What I'm trying to say is, it's only a matter of time before my engine of truly awful puns kicks in here. My comfort level with everyone around me is rising, but I can only imagine the complications that the language barrier will bring to my already confoundingly obtuse portmanteaus and "plays-on-word," if you will. The British accent has already been featured in the periphery, but I anticipate that it will make a strong showing this semester.
For the first time today I stopped into what I anticipate will be my staple food source this semester: one of the dozen Shawarma hovels dotting the weathered landscape of Copenhagen. For 7 USD (a pittance in the restaurant scene of this accursedly costly nation) you can get a pita heaped with spiced lamb and yogurt sauce. To compare, most pub burgers in this city are almost $20 a piece, excluding drinks. Tax and tips are already included in the menu price, to be fair, but the price difference is still unsettling.
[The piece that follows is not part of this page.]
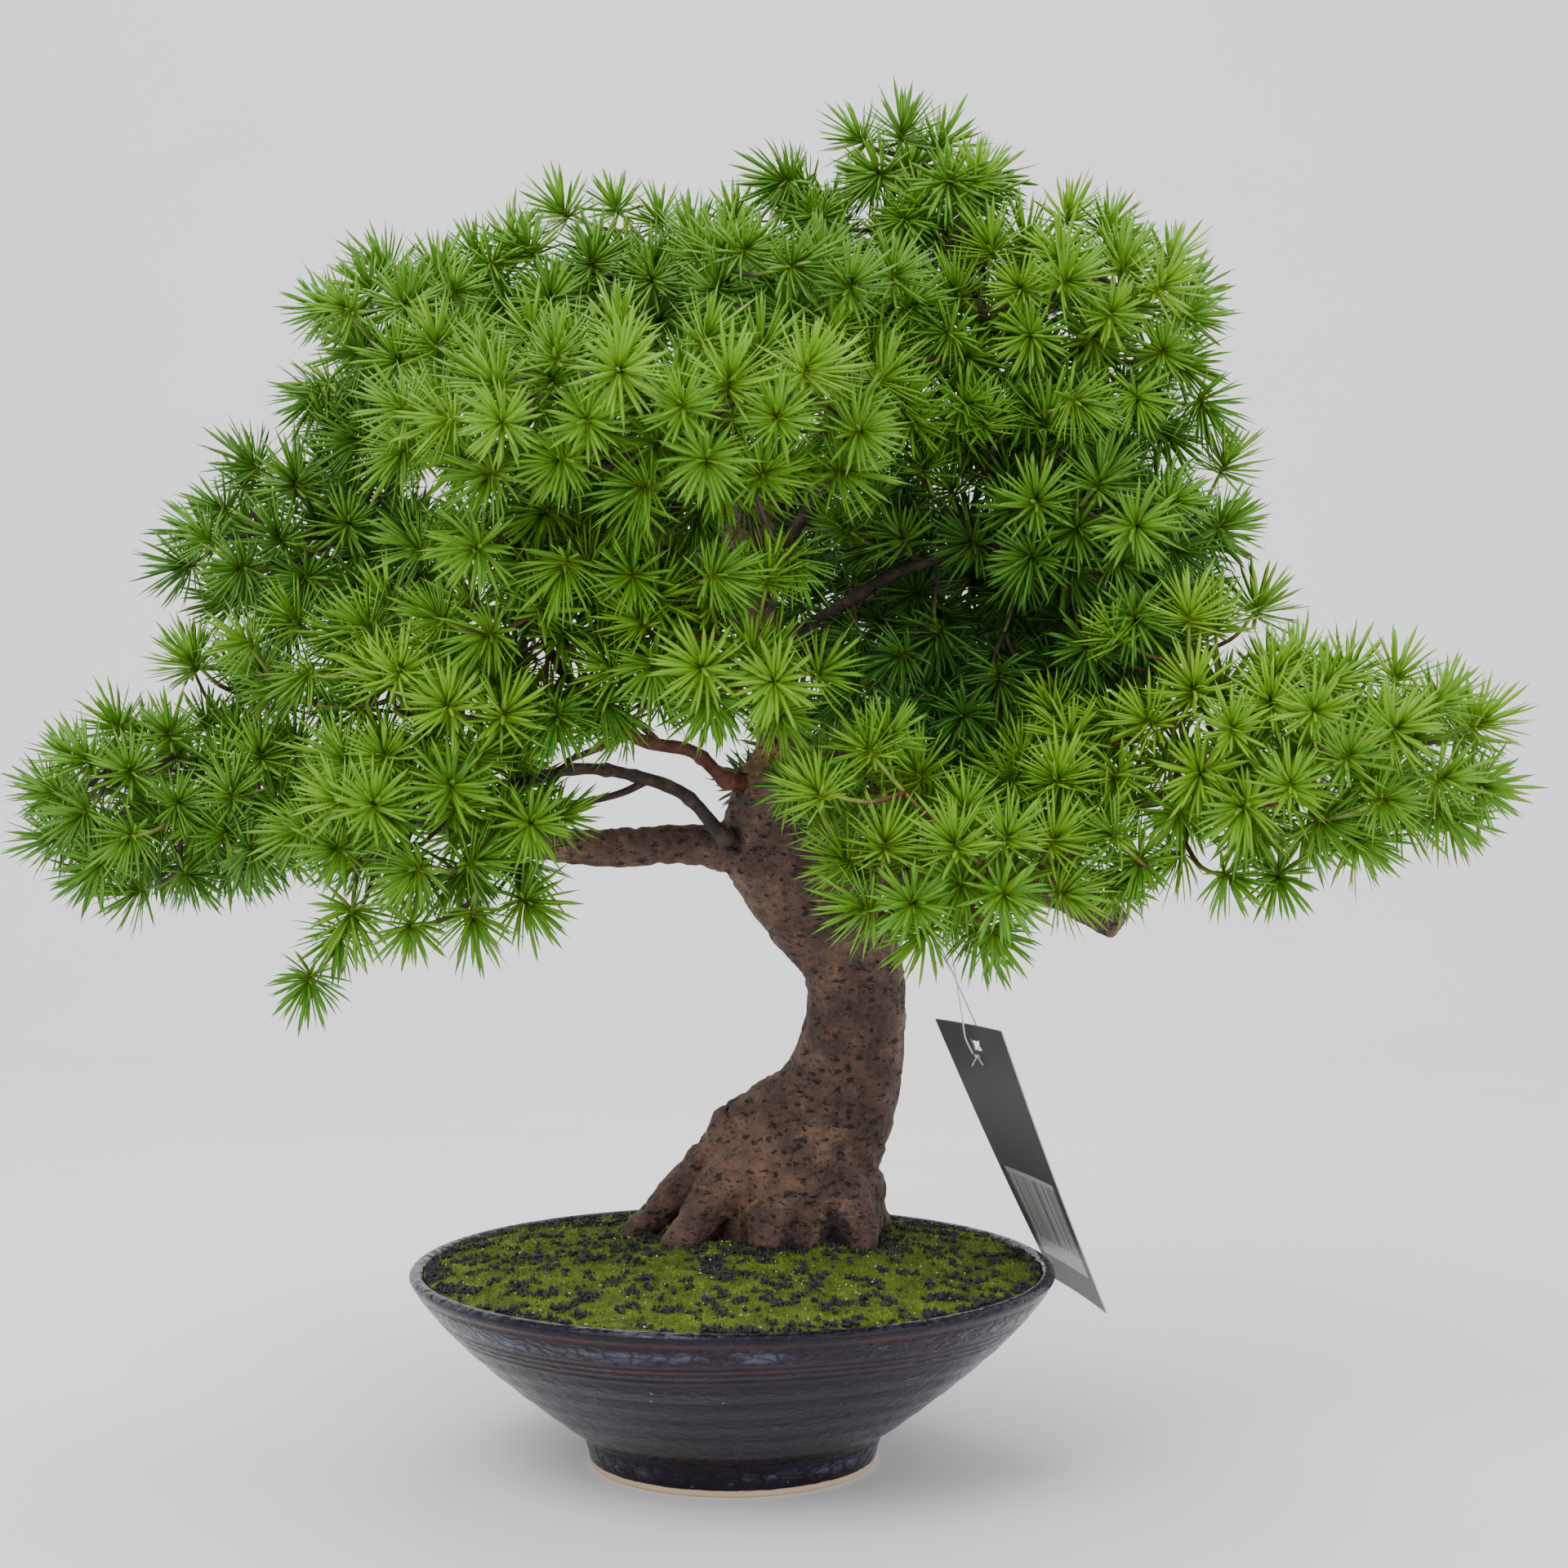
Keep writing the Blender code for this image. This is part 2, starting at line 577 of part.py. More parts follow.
def pad_mesh(branch):
    """A knobbly oval solid, the room that a branch's sprigs take up."""
    mesh = bpy.data.meshes.new(branch.name + "_spray")
    solid = bmesh.new()
    bmesh.ops.create_uvsphere(solid, u_segments=PAD_SIDES, v_segments=PAD_RINGS, radius=1.0)
    for vertex in solid.verts:
        around = round(math.atan2(vertex.co.y, vertex.co.x) / (2.0 * math.pi) * PAD_SIDES)
        down = round(math.acos(max(-1.0, min(1.0, vertex.co.z))) / math.pi * PAD_RINGS)
        if down not in (0, PAD_RINGS) and (around + down) % 2:
            vertex.co *= 1.0 - PAD_NOTCH
        vertex.co = Vector([vertex.co[i] * branch.size[i] for i in range(3)])
        vertex.co += Vector(lifted(branch.centre))
    bmesh.ops.triangulate(solid, faces=solid.faces)
    solid.to_mesh(mesh)
    solid.free()
    return mesh


def build_branch(branch, trunk, barks, leaves, steel):
    path = stem_path(branch)
    stem = add_part(branch.name + "_stem", tube_mesh(branch.name + "_stem", path, 6), barks[branch.bark])
    core = with_radius(start_of(path, WIRE_SHARE), WIRE_RADIUS)
    add_part(branch.name + "_wire", tube_mesh(branch.name + "_wire", core, 6), steel)

    plug_end = path[0].to_3d()
    inward = (plug_end - path[1].to_3d()).normalized()
    bore_path = [Vector((*(plug_end + inward * CUT_OVERRUN), WIRE_RADIUS))] + core[1:-1]
    bore_end = core[-1].to_3d() + (core[-1].to_3d() - core[-2].to_3d()).normalized() * GAP
    bore_path.append(Vector((*bore_end, WIRE_RADIUS)))
    bore = add_tool(branch.name + "_bore", tube_mesh(branch.name + "_bore", bore_path, 6, grow=GAP))
    boolean(stem, bore, "DIFFERENCE")

    mouth, aim = socket_of(branch)
    socket_path = [
        Vector((*(plug_end + inward * SOCKET_END_PLAY), STEM_RADIUS)),
        Vector((*(mouth + aim * 3.0 * PLUG_DEPTH), STEM_RADIUS)),
    ]
    hole = add_tool(branch.name + "_hole",
                    tube_mesh(branch.name + "_hole", socket_path, 8, grow=SOCKET_PLAY))
    boolean(trunk, hole, "DIFFERENCE")

    spray = add_part(branch.name + "_spray", pad_mesh(branch), leaves[branch.leaf])
    tip_end = path[-1].to_3d() + (path[-1].to_3d() - path[-2].to_3d()).normalized() * GAP
    sleeve_path = path[2:] + [Vector((*tip_end, path[-1].w))]
    sleeve = add_tool(branch.name + "_sleeve",
                      tube_mesh(branch.name + "_sleeve", sleeve_path, 6, grow=2.0 * GAP))
    boolean(spray, sleeve, "DIFFERENCE")


def build_branches(trunk):
    barks = {
        "brown": make_material("stem_brown", PLASTIC_BROWN, 0.5),
        "red": make_material("stem_red_brown", PLASTIC_RED_BROWN, 0.5),
    }
    leaves = {
        "bright": make_material("needle_bright", LEAF_GREEN, 0.45),
        "mid": make_material("needle_mid", LEAF_MID, 0.45),
        "dark": make_material("needle_dark", LEAF_DARK, 0.45),
    }
    steel = make_material("wire_steel", (0.40, 0.40, 0.41), 0.45, 1.0)
    for branch in BRANCHES:
        build_branch(branch, trunk, barks, leaves, steel)


# --- retail tag -----------------------------------------------------------------------------
def thread_anchor():
    """The middle of the limb where the loop hangs, and the way the limb runs there."""
    right_limb = next(limb for limb in SIDE_LIMBS if limb.name == "right_limb")
    return point_along(limb_path(right_limb), THREAD_LIMB_SHARE)


def tag_axes():
    across = TAG_ACROSS.normalized()
    down = (TAG_DOWN - across * TAG_DOWN.dot(across)).normalized()
    return across, down, down.cross(across)


def tag_corner():
    """The card's upper left corner, which puts its left edge against the rim."""
    _, down, _ = tag_axes()
    reach = RIM_RADIUS + TAG_OFF_RIM
    turn = math.radians(TAG_LEAN_ANGLE)
    lean = Vector((reach * math.cos(turn), reach * math.sin(turn), BOWL_HEIGHT))
    return lean - down * TAG_LEAN_DOWN


def tag_hole():
    across, down, _ = tag_axes()
    return tag_corner() + across * (TAG_WIDTH / 2.0) + down * TAG_HOLE_INSET


def knot_centre():
    """The knot sits on the tag's front, just below the hole."""
    _, down, face = tag_axes()
    off_card = TAG_THICKNESS / 2.0 + KNOT_RADIUS + GAP
    return tag_hole() + face * off_card + down * 0.0032


def thread_path():
    """From the knot up the front, over the limb and down behind it, through the hole to the knot."""
    centre, along = thread_anchor()
    _, down, face = tag_axes()
    hole = tag_hole()
    knot = knot_centre()
    front = along.cross(Vector((0.0, 0.0, 1.0))).normalized()
    up = front.cross(along)
    stand_off = centre.w + THREAD_SLACK + THREAD_RADIUS
    clear = KNOT_RADIUS + THREAD_RADIUS + GAP
    over_limb = []
    for turn in (0.0, 45.0, 90.0, 135.0, 180.0):
        angle = math.radians(turn)
        shift = along * (THREAD_SPREAD * math.cos(angle))
        over_limb.append(centre.to_3d() + shift + front * (stand_off * math.cos(angle))
                         + up * (stand_off * math.sin(angle)))
    off_knot = (face * 0.6 - down * 0.8) * clear
    rise = hole + face * 0.0032 - down * 0.0050
    back = hole - face * 0.0026 - down * 0.0050
    bend = hole - face * 0.0022 - down * 0.0012
    end = knot + (hole - knot).normalized() * clear
    route = [knot + off_knot, rise]
    route += [rise.lerp(over_limb[0], share) for share in (0.12, 0.35, 0.65, 0.88)]
    route += over_limb
    route += [over_limb[-1].lerp(back, share) for share in (0.12, 0.35, 0.65, 0.88)]
    route += [back, bend, end]
    return smooth_path([(*point, THREAD_RADIUS) for point in route], 3)


def build_tag():
    card = make_material("tag_card", (0.035, 0.035, 0.040), 0.5)
    nylon = make_material("tag_nylon", (0.80, 0.82, 0.82), 0.25)
    across, down, face = tag_axes()
    hole = tag_hole()
    middle = tag_corner() + across * (TAG_WIDTH / 2.0) + down * (TAG_LENGTH / 2.0)
    mesh = bpy.data.meshes.new("swing_tag")
    solid = bmesh.new()
    bmesh.ops.create_cube(solid, size=1.0)
    for vertex in solid.verts:
        x, y, z = vertex.co
        vertex.co = (middle + across * (x * TAG_WIDTH) + down * (y * TAG_LENGTH)
                     + face * (z * TAG_THICKNESS))
    bmesh.ops.recalc_face_normals(solid, faces=solid.faces)
    solid.to_mesh(mesh)
    solid.free()
    tag = add_part("swing_tag", mesh, card)
    reach = face * (TAG_THICKNESS / 2.0 + CUT_OVERRUN)
    punch_path = [Vector((*(hole - reach), TAG_HOLE_RADIUS)), Vector((*(hole + reach), TAG_HOLE_RADIUS))]
    punch = add_tool("tag_punch", tube_mesh("tag_punch", punch_path, 14))
    boolean(tag, punch, "DIFFERENCE")
    add_part("tag_thread", tube_mesh("tag_thread", thread_path(), 8), nylon)
    knot_mesh = bpy.data.meshes.new("tag_knot")
    solid = bmesh.new()
    bmesh.ops.create_icosphere(solid, subdivisions=2, radius=KNOT_RADIUS)
    bmesh.ops.translate(solid, verts=solid.verts, vec=knot_centre())
    solid.to_mesh(knot_mesh)
    solid.free()
    add_part("tag_knot", knot_mesh, nylon)


def build_tree():
    build_bowl()
    fillings = build_filling()
    trunk = build_trunk(fillings)
    build_core_rod(trunk, fillings)
    build_branches(trunk)
    build_tag()


for old in list(bpy.data.objects):
    bpy.data.objects.remove(old, do_unlink=True)
TREE = bpy.data.collections.new("tabletop_tree")
CUTTERS = bpy.data.collections.new("cutters")
for group in (TREE, CUTTERS):
    bpy.context.scene.collection.children.link(group)
build_tree()
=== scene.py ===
"""Looks for an artificial tabletop tree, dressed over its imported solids.

Metres, +Z up. The origin is the middle of the bowl's foot and -Y is the front of the tree.
"""

import json
import logging
import math
from dataclasses import dataclass, field
from enum import Enum
from typing import NamedTuple

import bmesh
import bpy
import numpy as np
from mathutils import Matrix, Vector, noise
from mathutils.bvhtree import BVHTree


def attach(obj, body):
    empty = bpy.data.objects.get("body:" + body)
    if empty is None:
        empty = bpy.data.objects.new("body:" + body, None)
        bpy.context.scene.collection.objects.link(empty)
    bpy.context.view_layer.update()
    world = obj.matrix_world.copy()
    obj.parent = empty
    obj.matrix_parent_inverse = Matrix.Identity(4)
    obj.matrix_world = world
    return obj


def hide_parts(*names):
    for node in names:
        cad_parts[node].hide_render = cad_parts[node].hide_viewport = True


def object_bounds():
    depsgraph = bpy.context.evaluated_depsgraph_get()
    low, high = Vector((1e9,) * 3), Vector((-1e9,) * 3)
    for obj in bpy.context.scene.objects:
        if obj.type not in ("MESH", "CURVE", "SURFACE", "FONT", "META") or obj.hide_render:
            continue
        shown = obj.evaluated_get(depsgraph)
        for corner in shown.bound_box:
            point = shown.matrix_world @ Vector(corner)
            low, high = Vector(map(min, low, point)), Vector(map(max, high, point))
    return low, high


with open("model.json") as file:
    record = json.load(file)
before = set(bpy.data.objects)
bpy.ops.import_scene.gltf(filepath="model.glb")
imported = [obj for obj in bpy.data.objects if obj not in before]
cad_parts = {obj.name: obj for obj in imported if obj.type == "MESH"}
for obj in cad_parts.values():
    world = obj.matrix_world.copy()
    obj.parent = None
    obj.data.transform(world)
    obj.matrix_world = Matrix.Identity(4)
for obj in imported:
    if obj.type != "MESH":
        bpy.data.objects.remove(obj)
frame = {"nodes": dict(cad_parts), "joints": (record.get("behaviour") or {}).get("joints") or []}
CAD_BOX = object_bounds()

LOG = logging.getLogger("tabletop_tree")

Colour = tuple[float, float, float]
Point = tuple[float, float, float]
Node = bpy.types.Node
Socket = bpy.types.NodeSocket
NodeTree = bpy.types.NodeTree
Material = bpy.types.Material
Piece = bpy.types.Object
Feed = float | tuple | Socket
MILLIMETRE = 0.001
GOLDEN_TURN = 2.39996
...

This place is so full of ups and downs on an almost minute-by-minute basis that even if I didn't still feel the jet lag a little bit I'd be suffering from the same kind of emotional whiplash. I've devoted so much of my personal life to minimizing the painful parts of experience that I've missed out on how invigorating really living can be in the rawest sense. This trip is like sledding at Chelsea school down the street or gliding off of a cliff -- the fall is precipitous and scary and fast, but then I feel my mind racing and my heart pounding and snap my wings open and smile. I think it's true that we need the low points in our life to show us just how far up the high points are -- all we can really do is hope for a decent ratio. I think it's time to embrace this fact for what it is and revel in the sadness of life.